The correct options are
B $f$ is discontinuous exactly at four points in $[-\frac{1}{2},2]$
C $g$ is NOT differentiable exactly at four points in $(-\frac{1}{2},2)$

$f:[-\frac{1}{2},2]\to R$ is defined as
$f\left(x\right)=[x^2-3]=\left[x^2\right]-3$
$f\left(x\right)$ is not continuous where $\left[x^2\right]$ takes integral values.
Let $x^2=t$
Then $f\left(t\right)=\left[t\right]-3\forall t\in [0,4]$
Clearly, $f\left(t\right)$ is continuous at $t=0.$
Hence $f\left(x\right)$ is continuous at $x=0$
$f\left(t\right)$ is discontinuous at $t=1,2,3,4$
Hence $f\left(x\right)$ is discontinuous at $x=1,\sqrt{2},\sqrt{3},2$

So, $f\left(x\right)$ is NOT continuous at $x=1,\sqrt{2},\sqrt{3},2$ in $[-\frac{1}{2},2]$

$g:[-\frac{1}{2},2]\to R$ is defined as
$g\left(x\right)=(|x|+|4x-7|)f\left(x\right)=(|x|+|4x-7|)[x^2-3]$

Since, $f\left(x\right)$ is not continuous at $x=1,\sqrt{2},\sqrt{3}$ in $(-\frac{1}{2},2)$
$\therefore g\left(x\right)$ is not differentiable at $x=1,\sqrt{2},\sqrt{3}$

By the definition of $g\left(x\right),$ we need to check the differentiability of $g\left(x\right)$ at $x=0$ and $x=\frac{7}{4}$ also.

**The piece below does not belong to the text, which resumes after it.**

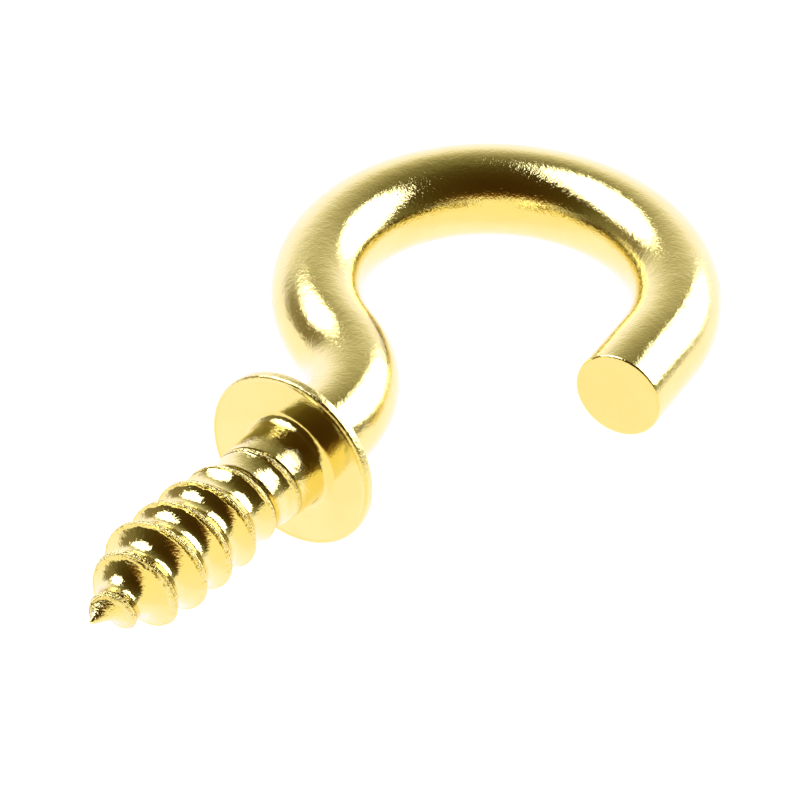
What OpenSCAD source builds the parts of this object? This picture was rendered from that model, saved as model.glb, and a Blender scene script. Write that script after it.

$|x|+|4x-7|$ is not differentiable at $x=0$ and $f\left(x\right)$ is differentiable at $x=0.$
$\therefore g\left(x\right)$ is not differentiable at $x=0$

For $x\in [\sqrt{3},2),f\left(x\right)=0$
$\therefore g\left(x\right)=0\forall x\in [\sqrt{3},2)$
$\therefore g\left(x\right)$ is differentiable at $x=\frac{7}{4}$ as $\frac{7}{4}\in [\sqrt{3},2)$

So, $g\left(x\right)$ is not differentiable at $x=0,1,\sqrt{2},\sqrt{3}$ in $(-\frac{1}{2},2)$